SHORT EXERCISE:
Locate every line in the records below that holds the word "import" and return each one.

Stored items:
* Begin *

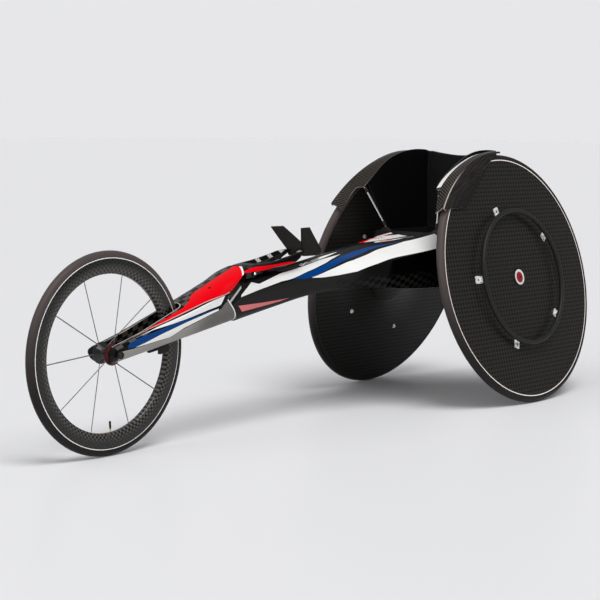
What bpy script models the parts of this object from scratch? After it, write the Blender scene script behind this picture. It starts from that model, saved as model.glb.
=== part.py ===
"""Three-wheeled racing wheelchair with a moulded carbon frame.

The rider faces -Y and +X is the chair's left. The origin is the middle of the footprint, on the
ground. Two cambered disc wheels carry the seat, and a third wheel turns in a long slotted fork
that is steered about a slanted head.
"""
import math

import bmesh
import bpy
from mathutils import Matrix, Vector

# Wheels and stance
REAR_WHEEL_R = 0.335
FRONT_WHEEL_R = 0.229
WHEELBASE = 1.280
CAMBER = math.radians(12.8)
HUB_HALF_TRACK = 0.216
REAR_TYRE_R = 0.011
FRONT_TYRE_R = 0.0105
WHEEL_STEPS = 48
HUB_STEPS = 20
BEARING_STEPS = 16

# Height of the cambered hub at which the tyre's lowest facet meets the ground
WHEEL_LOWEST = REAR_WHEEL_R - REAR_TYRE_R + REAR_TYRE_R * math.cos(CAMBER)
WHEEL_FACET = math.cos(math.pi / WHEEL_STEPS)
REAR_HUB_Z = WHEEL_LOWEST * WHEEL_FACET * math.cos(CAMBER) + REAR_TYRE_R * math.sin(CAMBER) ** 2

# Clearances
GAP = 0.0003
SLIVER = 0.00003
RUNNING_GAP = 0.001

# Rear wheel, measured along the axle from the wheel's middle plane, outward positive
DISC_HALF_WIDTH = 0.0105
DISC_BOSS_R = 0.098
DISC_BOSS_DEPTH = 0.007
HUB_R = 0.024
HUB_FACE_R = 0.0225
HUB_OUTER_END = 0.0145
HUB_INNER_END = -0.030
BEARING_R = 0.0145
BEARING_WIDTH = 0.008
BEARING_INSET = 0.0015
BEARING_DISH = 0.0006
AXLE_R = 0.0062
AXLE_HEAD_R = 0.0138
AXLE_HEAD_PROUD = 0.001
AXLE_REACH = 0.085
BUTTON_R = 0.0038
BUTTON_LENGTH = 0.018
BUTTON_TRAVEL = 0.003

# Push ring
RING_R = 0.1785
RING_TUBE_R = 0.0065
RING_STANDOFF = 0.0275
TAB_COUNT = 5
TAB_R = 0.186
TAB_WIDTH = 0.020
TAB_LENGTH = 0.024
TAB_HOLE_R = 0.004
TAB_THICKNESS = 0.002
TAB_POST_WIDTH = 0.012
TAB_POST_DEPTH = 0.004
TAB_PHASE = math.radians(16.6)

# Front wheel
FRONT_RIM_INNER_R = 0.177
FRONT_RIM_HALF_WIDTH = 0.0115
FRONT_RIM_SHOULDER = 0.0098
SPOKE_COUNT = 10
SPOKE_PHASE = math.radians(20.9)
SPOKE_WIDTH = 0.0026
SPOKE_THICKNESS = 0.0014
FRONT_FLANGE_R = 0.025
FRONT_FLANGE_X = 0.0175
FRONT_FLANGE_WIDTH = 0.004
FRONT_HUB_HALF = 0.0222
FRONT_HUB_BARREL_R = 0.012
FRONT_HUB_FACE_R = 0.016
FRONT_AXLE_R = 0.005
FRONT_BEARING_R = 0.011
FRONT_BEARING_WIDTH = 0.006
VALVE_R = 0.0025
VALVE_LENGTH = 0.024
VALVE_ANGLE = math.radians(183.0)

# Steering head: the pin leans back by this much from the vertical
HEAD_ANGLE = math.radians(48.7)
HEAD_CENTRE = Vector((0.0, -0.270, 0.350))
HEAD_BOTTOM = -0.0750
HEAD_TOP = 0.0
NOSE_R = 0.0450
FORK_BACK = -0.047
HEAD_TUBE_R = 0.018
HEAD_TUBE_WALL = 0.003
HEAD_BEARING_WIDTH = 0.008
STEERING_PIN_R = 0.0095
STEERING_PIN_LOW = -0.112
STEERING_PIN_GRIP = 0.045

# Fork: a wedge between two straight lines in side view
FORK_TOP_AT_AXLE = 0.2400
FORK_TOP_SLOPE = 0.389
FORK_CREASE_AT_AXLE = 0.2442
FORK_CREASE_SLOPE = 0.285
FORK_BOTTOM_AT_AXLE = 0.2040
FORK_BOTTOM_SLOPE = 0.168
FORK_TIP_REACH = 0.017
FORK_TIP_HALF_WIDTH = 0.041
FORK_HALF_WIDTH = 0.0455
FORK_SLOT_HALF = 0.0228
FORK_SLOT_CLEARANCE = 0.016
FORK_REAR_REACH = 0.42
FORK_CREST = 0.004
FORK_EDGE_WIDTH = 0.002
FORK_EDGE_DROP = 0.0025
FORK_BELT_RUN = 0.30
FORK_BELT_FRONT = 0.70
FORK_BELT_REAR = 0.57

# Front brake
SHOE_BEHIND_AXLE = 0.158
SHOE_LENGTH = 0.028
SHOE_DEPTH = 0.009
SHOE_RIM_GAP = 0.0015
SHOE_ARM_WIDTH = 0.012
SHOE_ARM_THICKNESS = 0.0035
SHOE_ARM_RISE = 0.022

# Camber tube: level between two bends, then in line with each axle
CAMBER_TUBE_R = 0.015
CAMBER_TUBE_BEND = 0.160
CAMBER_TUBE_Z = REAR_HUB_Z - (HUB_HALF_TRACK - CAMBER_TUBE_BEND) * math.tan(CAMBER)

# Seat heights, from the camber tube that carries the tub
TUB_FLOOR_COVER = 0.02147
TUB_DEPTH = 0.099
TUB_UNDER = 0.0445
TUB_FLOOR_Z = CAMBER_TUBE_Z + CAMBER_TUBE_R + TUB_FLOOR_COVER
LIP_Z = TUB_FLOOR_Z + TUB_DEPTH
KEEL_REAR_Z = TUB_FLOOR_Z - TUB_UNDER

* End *
* Begin *

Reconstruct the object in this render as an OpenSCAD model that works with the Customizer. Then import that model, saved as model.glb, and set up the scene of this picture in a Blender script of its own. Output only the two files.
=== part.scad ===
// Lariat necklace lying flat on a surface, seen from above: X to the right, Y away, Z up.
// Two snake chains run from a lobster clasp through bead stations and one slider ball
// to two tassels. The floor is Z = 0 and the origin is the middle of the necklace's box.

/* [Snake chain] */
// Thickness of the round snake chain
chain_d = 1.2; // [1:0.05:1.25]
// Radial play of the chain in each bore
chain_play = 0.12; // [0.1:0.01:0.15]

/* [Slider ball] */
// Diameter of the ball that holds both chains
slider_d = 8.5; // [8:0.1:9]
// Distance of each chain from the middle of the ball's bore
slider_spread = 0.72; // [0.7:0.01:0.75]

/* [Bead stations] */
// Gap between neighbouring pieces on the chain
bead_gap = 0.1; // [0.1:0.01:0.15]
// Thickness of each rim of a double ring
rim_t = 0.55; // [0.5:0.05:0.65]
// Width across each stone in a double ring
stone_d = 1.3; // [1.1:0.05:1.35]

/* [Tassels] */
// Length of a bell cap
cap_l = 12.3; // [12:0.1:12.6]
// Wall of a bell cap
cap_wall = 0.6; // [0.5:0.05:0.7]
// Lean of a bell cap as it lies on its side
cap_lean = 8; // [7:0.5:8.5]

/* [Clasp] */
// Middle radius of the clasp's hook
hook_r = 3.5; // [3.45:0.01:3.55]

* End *

CORRECT ANSWER:
import math
import bmesh
import bpy
from mathutils import Matrix, Vector
Reconstruct the object in this render as an OpenSCAD model that works with the Customizer. Then import that model, saved as model.glb, and set up the scene of this picture in a Blender script of its own. Output only the two files.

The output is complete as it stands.